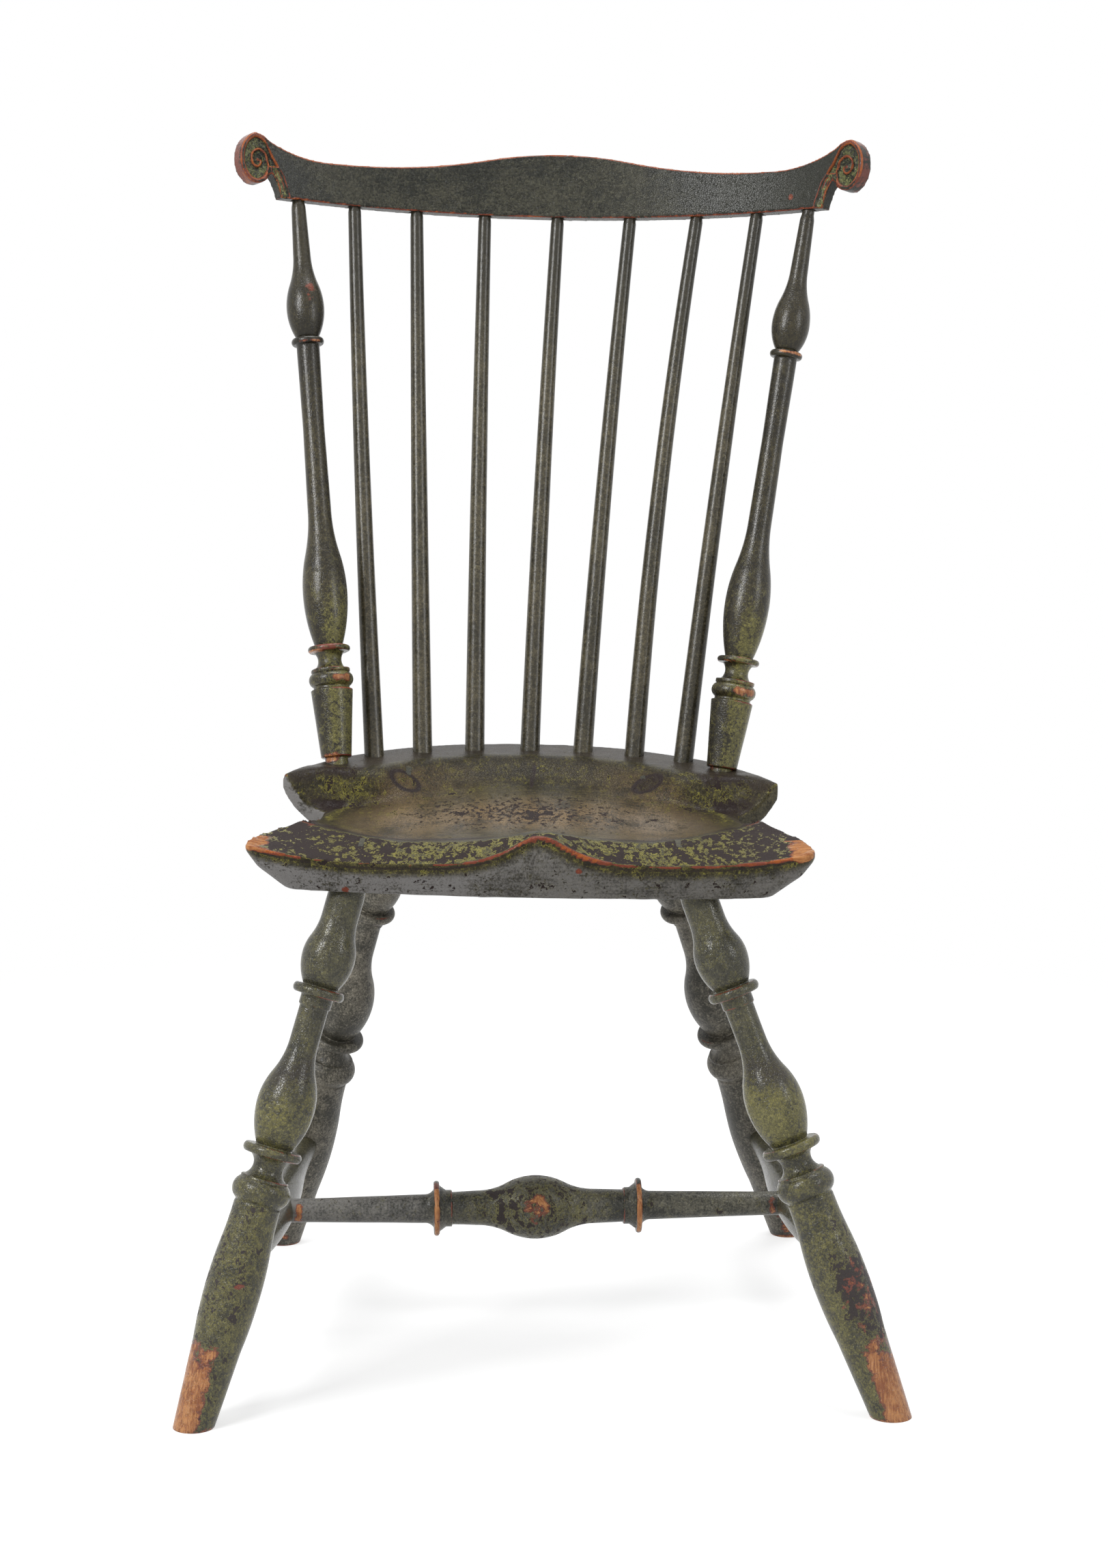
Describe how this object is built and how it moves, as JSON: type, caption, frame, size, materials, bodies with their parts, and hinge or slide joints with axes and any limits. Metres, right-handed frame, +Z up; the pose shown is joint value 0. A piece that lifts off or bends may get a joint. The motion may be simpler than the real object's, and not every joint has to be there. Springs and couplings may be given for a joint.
{
  "type": "windsor side chair",
  "caption": "Painted fan-back Windsor side chair with a carved crest rail, saddled shield seat, tapered spindles, turned posts and splayed turned legs joined by stretchers.",
  "frame": {"origin": "centre of the bounding box on the floor plane", "axes": "+Z up from the floor, -Y towards the front of the seat, +X to the right in a front view"},
  "size_m": [0.5654, 0.5569, 0.9498],
  "materials": {
    "seat_paint": "worn olive green paint over wood, semi-gloss",
    "crest_paint": "dark green paint with worn edges, semi-gloss",
    "turned_paint": "dark green paint with fine crackle, semi-gloss",
    "worn_wood": "bare wood darkened by age"
  },
  "bodies": {
    "root": {"seat": "seat_paint", "crest_rail": "crest_paint", "back_post_left": "turned_paint", "back_post_right": "turned_paint", "spindle_1": "turned_paint", "spindle_2": "turned_paint", "spindle_3": "turned_paint", "spindle_4": "turned_paint", "spindle_5": "turned_paint", "spindle_6": "turned_paint", "spindle_7": "turned_paint", "leg_front_left": "turned_paint", "leg_front_right": "turned_paint", "leg_rear_left": "turned_paint", "leg_rear_right": "turned_paint", "side_stretcher_left": "turned_paint", "side_stretcher_right": "turned_paint", "medial_stretcher": "turned_paint", "leg_wedge_front_left": "worn_wood", "leg_wedge_front_right": "worn_wood", "leg_wedge_rear_left": "worn_wood", "leg_wedge_rear_right": "worn_wood", "post_peg_left": "worn_wood", "post_peg_right": "worn_wood"}
  },
  "joints": []
}
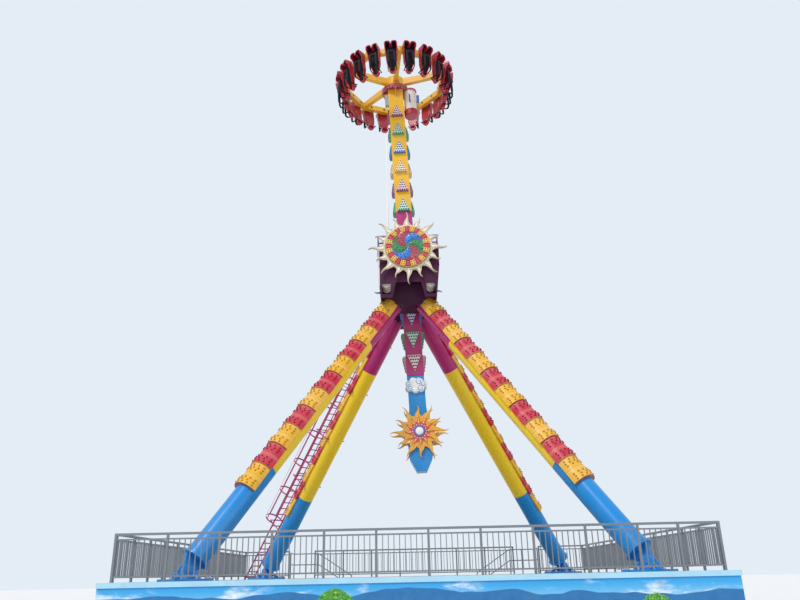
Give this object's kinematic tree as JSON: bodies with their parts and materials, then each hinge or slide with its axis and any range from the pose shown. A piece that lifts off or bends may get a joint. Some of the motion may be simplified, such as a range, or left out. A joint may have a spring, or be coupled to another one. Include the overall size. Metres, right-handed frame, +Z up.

To be done
Repeat the data precisely, line by line.

Task solution
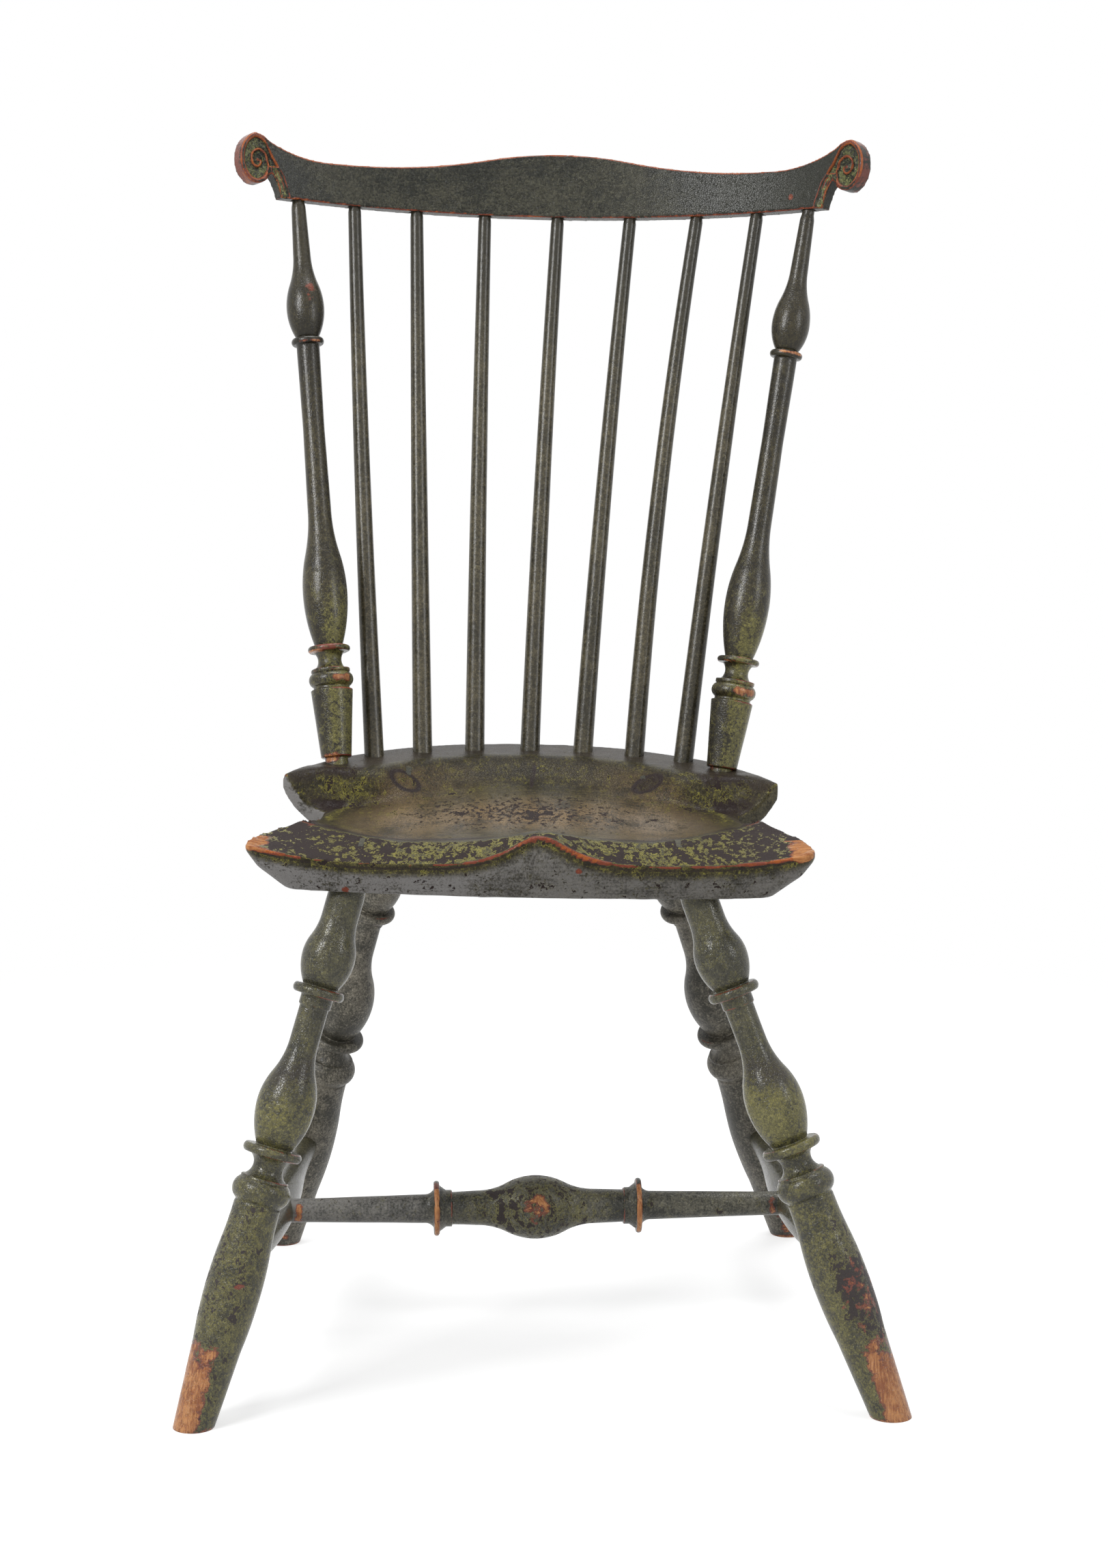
Describe how this object is built and how it moves, as JSON: type, caption, frame, size, materials, bodies with their parts, and hinge or slide joints with axes and any limits. Metres, right-handed frame, +Z up; the pose shown is joint value 0. A piece that lifts off or bends may get a joint. The motion may be simpler than the real object's, and not every joint has to be there. Springs and couplings may be given for a joint.
{
  "type": "windsor side chair",
  "caption": "Painted fan-back Windsor side chair with a carved crest rail, saddled shield seat, tapered spindles, turned posts and splayed turned legs joined by stretchers.",
  "frame": {"origin": "centre of the bounding box on the floor plane", "axes": "+Z up from the floor, -Y towards the front of the seat, +X to the right in a front view"},
  "size_m": [0.5654, 0.5569, 0.9498],
  "materials": {
    "seat_paint": "worn olive green paint over wood, semi-gloss",
    "crest_paint": "dark green paint with worn edges, semi-gloss",
    "turned_paint": "dark green paint with fine crackle, semi-gloss",
    "worn_wood": "bare wood darkened by age"
  },
  "bodies": {
    "root": {"seat": "seat_paint", "crest_rail": "crest_paint", "back_post_left": "turned_paint", "back_post_right": "turned_paint", "spindle_1": "turned_paint", "spindle_2": "turned_paint", "spindle_3": "turned_paint", "spindle_4": "turned_paint", "spindle_5": "turned_paint", "spindle_6": "turned_paint", "spindle_7": "turned_paint", "leg_front_left": "turned_paint", "leg_front_right": "turned_paint", "leg_rear_left": "turned_paint", "leg_rear_right": "turned_paint", "side_stretcher_left": "turned_paint", "side_stretcher_right": "turned_paint", "medial_stretcher": "turned_paint", "leg_wedge_front_left": "worn_wood", "leg_wedge_front_right": "worn_wood", "leg_wedge_rear_left": "worn_wood", "leg_wedge_rear_right": "worn_wood", "post_peg_left": "worn_wood", "post_peg_right": "worn_wood"}
  },
  "joints": []
}
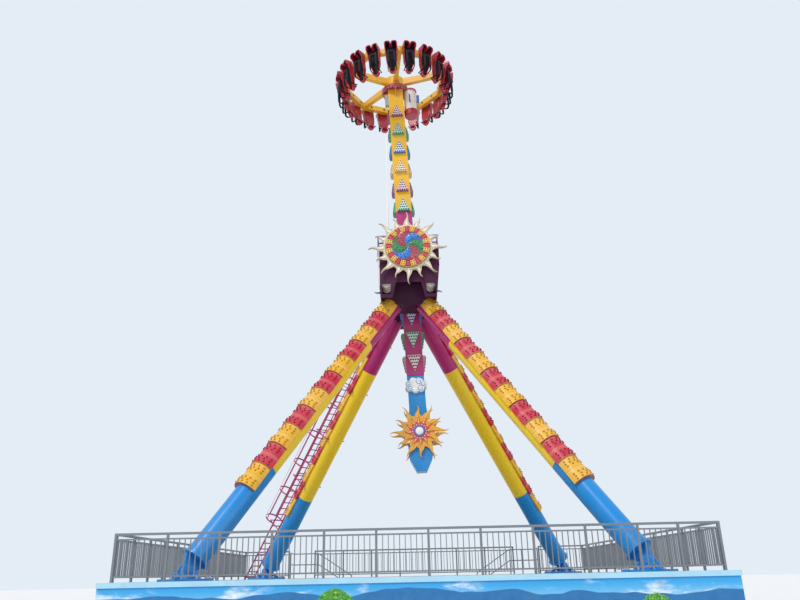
Give this object's kinematic tree as JSON: bodies with their parts and materials, then each hinge or slide with its axis and any range from the pose shown. A piece that lifts off or bends may get a joint. Some of the motion may be simplified, such as a range, or left out. A joint may have a spring, or be coupled to another one. Include the overall size. Metres, right-handed frame, +Z up.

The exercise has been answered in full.